→ **Data records**
-- BEGIN --
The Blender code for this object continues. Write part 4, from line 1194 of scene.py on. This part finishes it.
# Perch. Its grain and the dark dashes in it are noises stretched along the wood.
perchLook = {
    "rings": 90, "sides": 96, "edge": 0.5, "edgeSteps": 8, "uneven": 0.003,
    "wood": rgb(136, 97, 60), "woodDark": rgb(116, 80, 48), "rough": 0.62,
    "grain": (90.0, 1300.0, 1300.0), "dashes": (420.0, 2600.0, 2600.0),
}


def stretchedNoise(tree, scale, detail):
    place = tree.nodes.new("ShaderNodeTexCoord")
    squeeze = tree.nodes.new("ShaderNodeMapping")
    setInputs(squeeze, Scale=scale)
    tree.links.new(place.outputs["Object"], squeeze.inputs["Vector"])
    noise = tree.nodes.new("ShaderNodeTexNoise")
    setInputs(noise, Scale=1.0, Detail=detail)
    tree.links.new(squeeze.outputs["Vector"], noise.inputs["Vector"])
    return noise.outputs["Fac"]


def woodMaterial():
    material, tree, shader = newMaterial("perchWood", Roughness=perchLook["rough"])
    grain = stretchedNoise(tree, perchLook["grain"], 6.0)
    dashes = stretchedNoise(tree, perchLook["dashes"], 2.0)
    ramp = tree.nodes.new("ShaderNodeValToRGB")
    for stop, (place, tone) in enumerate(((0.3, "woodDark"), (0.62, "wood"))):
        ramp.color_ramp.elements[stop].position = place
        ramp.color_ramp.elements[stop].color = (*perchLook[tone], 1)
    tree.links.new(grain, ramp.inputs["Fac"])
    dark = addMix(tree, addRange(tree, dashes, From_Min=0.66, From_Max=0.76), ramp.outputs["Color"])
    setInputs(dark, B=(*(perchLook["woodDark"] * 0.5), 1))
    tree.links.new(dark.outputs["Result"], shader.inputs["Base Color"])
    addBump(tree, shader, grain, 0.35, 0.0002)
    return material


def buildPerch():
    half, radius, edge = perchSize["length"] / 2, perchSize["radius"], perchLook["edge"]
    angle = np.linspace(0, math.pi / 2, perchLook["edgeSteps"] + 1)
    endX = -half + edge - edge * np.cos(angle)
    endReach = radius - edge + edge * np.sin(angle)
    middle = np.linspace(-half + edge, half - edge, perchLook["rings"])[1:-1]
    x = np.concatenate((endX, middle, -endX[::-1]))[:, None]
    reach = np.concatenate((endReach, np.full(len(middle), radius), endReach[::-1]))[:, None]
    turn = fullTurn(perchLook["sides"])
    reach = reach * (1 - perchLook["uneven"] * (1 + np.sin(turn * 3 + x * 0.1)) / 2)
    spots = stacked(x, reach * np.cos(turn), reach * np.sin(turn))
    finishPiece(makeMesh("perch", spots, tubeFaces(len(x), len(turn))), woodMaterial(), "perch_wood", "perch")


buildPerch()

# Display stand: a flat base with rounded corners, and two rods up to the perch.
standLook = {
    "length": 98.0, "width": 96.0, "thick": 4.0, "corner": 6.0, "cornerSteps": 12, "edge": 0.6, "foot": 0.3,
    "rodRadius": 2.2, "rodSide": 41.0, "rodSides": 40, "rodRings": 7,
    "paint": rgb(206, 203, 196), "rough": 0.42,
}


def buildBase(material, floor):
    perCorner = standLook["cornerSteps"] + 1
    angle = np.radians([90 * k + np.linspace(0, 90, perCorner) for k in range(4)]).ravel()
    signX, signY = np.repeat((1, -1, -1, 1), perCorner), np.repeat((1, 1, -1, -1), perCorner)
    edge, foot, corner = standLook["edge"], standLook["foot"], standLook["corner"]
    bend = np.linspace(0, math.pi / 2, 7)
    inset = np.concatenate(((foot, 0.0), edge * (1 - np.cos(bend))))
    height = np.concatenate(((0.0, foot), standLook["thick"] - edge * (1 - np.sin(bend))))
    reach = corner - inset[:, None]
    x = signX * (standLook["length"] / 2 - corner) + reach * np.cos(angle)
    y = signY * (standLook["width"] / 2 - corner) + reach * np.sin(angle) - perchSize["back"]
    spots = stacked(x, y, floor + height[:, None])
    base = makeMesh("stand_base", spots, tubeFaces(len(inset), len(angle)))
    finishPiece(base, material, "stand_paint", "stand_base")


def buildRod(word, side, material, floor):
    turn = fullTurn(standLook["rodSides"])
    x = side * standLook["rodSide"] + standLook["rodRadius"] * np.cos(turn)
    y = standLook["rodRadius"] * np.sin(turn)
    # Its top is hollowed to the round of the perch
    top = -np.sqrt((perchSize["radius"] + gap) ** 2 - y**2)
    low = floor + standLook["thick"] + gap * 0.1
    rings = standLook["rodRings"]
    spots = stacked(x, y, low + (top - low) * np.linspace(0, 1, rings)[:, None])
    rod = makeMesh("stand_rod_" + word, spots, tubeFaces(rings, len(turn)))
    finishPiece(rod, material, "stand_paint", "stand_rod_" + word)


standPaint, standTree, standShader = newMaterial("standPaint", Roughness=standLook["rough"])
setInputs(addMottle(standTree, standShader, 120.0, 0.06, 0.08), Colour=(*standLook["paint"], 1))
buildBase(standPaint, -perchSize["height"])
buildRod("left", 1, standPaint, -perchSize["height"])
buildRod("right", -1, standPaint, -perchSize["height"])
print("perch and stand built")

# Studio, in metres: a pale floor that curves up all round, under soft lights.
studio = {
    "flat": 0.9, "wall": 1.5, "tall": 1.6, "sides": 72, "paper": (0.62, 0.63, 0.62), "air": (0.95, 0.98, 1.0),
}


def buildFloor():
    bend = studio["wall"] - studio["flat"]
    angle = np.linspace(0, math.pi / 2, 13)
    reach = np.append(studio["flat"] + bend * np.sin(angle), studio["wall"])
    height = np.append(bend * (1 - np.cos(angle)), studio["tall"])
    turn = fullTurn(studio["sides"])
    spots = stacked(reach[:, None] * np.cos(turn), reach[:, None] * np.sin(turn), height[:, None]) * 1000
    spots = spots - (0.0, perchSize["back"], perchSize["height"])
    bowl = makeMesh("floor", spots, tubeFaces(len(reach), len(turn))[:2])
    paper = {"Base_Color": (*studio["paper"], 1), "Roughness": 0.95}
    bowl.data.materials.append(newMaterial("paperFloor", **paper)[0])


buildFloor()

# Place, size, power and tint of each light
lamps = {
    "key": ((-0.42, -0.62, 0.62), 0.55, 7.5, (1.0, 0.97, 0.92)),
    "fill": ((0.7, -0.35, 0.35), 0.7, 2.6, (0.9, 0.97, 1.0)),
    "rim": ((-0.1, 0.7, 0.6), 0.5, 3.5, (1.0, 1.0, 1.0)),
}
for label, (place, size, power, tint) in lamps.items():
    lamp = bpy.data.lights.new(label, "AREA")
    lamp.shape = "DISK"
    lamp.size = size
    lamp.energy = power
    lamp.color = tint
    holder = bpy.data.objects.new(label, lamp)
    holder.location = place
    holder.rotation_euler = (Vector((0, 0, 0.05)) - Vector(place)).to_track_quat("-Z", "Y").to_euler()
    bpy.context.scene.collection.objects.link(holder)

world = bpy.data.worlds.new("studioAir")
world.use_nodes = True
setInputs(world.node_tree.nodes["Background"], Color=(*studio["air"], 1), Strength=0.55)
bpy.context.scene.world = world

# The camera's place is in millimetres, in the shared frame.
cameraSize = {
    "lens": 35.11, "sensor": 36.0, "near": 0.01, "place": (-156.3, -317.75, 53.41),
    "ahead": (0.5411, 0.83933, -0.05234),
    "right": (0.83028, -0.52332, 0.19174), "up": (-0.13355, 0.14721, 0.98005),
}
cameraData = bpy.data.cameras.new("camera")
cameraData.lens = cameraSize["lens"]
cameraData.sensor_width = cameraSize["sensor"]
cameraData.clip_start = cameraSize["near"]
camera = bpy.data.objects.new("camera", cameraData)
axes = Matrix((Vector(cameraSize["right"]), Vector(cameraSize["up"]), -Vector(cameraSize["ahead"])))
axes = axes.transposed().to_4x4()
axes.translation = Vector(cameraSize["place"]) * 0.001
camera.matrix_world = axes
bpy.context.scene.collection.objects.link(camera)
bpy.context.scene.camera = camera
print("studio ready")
-- END --
-- BEGIN --
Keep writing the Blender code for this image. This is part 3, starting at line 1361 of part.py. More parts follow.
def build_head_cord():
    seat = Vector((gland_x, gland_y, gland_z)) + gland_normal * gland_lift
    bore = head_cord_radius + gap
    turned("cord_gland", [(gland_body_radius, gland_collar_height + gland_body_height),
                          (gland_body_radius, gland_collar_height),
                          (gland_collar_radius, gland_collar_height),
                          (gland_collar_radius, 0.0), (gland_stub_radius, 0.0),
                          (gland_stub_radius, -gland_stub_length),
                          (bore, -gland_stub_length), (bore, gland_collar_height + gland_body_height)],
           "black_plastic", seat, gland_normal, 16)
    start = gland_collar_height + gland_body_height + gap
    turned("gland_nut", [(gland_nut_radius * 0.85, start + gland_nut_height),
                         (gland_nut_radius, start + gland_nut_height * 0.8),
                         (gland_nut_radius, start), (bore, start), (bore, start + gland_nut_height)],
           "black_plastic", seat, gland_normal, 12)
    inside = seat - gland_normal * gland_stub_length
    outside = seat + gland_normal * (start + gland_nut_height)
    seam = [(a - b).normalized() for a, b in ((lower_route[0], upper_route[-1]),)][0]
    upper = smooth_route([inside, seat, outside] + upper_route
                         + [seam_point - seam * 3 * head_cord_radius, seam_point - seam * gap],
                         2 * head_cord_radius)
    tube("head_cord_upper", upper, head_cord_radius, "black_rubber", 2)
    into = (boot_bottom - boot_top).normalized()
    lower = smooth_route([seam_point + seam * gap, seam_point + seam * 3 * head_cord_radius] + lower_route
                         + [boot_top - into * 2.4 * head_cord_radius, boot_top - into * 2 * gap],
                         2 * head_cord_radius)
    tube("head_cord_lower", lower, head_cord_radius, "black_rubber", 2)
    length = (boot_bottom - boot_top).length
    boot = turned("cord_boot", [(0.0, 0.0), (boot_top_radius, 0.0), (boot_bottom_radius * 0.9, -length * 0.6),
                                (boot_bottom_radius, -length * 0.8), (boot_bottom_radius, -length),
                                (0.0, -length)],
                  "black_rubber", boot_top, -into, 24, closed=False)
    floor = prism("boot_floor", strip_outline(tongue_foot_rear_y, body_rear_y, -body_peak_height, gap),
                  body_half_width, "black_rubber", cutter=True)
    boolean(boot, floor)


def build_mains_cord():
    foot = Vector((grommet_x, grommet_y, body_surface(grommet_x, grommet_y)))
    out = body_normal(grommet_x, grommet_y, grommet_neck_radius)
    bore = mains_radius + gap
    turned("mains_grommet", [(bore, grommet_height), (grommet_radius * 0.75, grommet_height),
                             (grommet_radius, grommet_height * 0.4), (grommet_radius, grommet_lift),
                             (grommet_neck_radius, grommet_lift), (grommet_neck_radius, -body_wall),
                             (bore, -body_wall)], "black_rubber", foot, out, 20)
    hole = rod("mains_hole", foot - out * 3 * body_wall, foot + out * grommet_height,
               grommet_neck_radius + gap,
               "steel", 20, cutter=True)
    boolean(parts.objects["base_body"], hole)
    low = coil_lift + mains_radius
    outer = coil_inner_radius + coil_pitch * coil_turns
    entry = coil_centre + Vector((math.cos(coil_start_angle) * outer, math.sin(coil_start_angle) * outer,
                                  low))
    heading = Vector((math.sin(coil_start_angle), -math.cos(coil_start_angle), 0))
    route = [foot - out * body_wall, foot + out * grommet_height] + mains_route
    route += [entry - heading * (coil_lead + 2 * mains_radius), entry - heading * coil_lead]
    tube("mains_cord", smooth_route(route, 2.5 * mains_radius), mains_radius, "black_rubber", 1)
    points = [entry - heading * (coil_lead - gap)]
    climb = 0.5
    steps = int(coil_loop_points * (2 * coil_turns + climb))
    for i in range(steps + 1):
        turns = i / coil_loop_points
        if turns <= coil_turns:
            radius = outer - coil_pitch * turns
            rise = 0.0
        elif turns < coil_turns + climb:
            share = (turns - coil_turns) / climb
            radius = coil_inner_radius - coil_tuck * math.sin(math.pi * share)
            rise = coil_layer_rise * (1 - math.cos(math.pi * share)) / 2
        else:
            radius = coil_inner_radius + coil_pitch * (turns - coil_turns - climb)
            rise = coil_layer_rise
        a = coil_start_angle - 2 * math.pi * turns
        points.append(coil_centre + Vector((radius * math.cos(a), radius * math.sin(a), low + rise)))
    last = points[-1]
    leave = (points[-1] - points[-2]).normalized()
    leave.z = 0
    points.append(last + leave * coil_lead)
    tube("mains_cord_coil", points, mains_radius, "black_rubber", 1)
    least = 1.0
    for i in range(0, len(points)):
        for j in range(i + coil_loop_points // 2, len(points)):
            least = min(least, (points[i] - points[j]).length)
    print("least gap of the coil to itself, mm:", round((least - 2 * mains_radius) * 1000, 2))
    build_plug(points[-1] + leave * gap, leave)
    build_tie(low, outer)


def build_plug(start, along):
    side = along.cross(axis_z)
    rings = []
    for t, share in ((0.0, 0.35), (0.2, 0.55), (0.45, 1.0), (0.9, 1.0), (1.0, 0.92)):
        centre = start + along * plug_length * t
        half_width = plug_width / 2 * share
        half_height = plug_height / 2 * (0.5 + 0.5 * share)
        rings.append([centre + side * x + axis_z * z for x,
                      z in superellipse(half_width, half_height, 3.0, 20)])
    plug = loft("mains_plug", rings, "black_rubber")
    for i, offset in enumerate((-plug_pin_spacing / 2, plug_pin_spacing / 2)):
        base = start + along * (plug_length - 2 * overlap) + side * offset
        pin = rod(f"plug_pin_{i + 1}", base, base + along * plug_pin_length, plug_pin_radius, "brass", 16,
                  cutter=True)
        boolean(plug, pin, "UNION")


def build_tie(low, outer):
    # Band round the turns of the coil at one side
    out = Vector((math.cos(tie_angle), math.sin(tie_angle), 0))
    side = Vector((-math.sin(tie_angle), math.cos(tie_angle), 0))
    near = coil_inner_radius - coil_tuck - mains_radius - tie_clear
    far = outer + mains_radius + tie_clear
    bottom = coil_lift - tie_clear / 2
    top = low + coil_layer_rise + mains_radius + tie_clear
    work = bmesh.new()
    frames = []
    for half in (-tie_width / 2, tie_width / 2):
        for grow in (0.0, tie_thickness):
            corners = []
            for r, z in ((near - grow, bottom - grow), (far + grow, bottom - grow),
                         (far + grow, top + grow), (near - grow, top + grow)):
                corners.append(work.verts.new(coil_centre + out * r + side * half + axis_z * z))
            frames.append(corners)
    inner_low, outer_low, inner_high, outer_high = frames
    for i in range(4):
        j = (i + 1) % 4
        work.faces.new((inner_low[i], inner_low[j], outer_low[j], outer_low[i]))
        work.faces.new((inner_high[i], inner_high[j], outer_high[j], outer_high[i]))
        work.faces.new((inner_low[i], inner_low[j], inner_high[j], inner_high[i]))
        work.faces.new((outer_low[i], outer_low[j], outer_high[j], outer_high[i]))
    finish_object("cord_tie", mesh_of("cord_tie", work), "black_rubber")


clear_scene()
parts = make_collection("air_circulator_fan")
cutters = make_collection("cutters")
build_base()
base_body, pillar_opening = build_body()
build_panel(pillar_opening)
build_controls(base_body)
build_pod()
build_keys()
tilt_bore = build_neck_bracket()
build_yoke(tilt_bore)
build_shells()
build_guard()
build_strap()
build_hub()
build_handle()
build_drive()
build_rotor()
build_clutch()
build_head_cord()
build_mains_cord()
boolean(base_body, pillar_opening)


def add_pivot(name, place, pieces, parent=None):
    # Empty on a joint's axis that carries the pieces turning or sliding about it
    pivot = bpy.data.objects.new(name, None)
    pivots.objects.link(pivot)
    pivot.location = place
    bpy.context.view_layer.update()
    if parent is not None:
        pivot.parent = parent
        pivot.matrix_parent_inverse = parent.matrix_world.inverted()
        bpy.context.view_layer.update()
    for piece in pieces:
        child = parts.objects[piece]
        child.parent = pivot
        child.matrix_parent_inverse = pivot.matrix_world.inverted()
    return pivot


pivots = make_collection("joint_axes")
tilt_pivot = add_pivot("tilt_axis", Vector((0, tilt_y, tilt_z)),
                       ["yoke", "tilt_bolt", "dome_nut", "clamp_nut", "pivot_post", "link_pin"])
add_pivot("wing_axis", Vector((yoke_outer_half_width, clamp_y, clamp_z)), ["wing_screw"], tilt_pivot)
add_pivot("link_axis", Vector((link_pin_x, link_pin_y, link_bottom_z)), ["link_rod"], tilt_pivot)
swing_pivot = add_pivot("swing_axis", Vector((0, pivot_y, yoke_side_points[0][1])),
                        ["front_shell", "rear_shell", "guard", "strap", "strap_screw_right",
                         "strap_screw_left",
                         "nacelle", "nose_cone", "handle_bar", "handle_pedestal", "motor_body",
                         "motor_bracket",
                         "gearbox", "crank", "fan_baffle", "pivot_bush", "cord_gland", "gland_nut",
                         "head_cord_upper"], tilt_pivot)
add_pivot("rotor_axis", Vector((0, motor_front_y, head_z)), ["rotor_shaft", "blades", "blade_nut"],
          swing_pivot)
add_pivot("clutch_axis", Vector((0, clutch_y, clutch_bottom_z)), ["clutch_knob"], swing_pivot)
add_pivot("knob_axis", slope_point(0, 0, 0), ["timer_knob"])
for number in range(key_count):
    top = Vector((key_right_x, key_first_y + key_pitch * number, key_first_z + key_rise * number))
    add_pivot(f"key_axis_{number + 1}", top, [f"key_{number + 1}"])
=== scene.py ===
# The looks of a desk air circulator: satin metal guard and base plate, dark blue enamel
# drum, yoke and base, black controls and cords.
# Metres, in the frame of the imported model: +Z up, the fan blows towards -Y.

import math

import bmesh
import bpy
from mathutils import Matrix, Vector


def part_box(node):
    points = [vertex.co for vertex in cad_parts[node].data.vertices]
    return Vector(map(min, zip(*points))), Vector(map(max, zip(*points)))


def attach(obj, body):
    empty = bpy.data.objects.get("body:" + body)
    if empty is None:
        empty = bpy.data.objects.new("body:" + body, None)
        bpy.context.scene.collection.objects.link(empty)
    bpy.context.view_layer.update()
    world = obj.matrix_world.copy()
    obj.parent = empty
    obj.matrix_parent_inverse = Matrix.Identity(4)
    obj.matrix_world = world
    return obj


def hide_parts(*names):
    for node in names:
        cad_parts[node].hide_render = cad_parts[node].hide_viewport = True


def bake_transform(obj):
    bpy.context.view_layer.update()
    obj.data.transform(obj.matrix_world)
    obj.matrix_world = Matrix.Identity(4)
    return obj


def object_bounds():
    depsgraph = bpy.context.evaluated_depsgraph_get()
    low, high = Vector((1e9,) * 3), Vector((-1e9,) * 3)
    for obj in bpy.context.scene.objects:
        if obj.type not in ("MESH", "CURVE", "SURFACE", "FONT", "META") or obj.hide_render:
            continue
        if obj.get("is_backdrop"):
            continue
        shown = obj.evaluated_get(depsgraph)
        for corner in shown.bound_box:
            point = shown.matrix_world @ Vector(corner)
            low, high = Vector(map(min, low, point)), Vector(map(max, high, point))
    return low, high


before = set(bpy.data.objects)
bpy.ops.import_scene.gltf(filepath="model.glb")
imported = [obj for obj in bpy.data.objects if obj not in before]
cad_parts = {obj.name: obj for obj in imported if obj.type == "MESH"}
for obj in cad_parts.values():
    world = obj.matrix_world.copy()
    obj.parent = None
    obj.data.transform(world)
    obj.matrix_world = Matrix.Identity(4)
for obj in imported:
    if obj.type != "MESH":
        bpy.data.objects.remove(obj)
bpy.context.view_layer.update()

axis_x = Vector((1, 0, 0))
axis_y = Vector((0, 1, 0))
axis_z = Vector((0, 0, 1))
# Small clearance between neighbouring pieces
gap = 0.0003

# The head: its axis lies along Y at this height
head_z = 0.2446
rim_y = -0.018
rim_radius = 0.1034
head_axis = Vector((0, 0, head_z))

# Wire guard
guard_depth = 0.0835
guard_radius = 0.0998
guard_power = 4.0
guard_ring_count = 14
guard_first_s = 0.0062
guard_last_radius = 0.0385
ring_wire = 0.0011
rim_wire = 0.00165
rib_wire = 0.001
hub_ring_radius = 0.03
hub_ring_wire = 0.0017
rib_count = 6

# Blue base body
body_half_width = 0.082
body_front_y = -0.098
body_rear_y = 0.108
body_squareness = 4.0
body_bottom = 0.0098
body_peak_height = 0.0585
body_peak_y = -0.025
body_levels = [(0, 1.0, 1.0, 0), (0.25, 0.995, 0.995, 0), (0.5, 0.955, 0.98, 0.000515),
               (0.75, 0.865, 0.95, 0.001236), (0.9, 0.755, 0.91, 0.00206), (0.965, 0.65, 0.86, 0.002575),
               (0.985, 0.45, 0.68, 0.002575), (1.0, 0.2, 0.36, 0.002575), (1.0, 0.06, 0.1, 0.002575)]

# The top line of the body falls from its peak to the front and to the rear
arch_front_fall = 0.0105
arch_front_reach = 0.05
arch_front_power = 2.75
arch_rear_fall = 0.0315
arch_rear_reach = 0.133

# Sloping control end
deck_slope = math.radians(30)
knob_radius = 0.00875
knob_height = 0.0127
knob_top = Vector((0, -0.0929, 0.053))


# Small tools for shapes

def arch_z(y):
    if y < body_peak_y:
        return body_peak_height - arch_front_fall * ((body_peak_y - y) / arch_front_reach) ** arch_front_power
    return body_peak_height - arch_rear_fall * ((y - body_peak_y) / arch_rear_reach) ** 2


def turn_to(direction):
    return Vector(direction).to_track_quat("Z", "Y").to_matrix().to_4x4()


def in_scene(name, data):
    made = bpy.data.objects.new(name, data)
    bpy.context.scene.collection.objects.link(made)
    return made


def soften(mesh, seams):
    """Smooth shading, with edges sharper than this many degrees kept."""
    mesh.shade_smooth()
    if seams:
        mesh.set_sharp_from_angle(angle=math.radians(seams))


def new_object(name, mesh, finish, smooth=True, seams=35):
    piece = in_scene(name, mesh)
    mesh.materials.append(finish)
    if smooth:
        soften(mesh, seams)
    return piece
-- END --
→ **Your goal**
Above are the entries. Quote exactly the lines from the one bearing "for number in" through the one bearing "obj.data.transform(world)".

→ **Answer to this problem**
for number in range(key_count):
    top = Vector((key_right_x, key_first_y + key_pitch * number, key_first_z + key_rise * number))
    add_pivot(f"key_axis_{number + 1}", top, [f"key_{number + 1}"])
=== scene.py ===
# The looks of a desk air circulator: satin metal guard and base plate, dark blue enamel
# drum, yoke and base, black controls and cords.
# Metres, in the frame of the imported model: +Z up, the fan blows towards -Y.

import math

import bmesh
import bpy
from mathutils import Matrix, Vector


def part_box(node):
    points = [vertex.co for vertex in cad_parts[node].data.vertices]
    return Vector(map(min, zip(*points))), Vector(map(max, zip(*points)))


def attach(obj, body):
    empty = bpy.data.objects.get("body:" + body)
    if empty is None:
        empty = bpy.data.objects.new("body:" + body, None)
        bpy.context.scene.collection.objects.link(empty)
    bpy.context.view_layer.update()
    world = obj.matrix_world.copy()
    obj.parent = empty
    obj.matrix_parent_inverse = Matrix.Identity(4)
    obj.matrix_world = world
    return obj


def hide_parts(*names):
    for node in names:
        cad_parts[node].hide_render = cad_parts[node].hide_viewport = True


def bake_transform(obj):
    bpy.context.view_layer.update()
    obj.data.transform(obj.matrix_world)
    obj.matrix_world = Matrix.Identity(4)
    return obj


def object_bounds():
    depsgraph = bpy.context.evaluated_depsgraph_get()
    low, high = Vector((1e9,) * 3), Vector((-1e9,) * 3)
    for obj in bpy.context.scene.objects:
        if obj.type not in ("MESH", "CURVE", "SURFACE", "FONT", "META") or obj.hide_render:
            continue
        if obj.get("is_backdrop"):
            continue
        shown = obj.evaluated_get(depsgraph)
        for corner in shown.bound_box:
            point = shown.matrix_world @ Vector(corner)
            low, high = Vector(map(min, low, point)), Vector(map(max, high, point))
    return low, high


before = set(bpy.data.objects)
bpy.ops.import_scene.gltf(filepath="model.glb")
imported = [obj for obj in bpy.data.objects if obj not in before]
cad_parts = {obj.name: obj for obj in imported if obj.type == "MESH"}
for obj in cad_parts.values():
    world = obj.matrix_world.copy()
    obj.parent = None
    obj.data.transform(world)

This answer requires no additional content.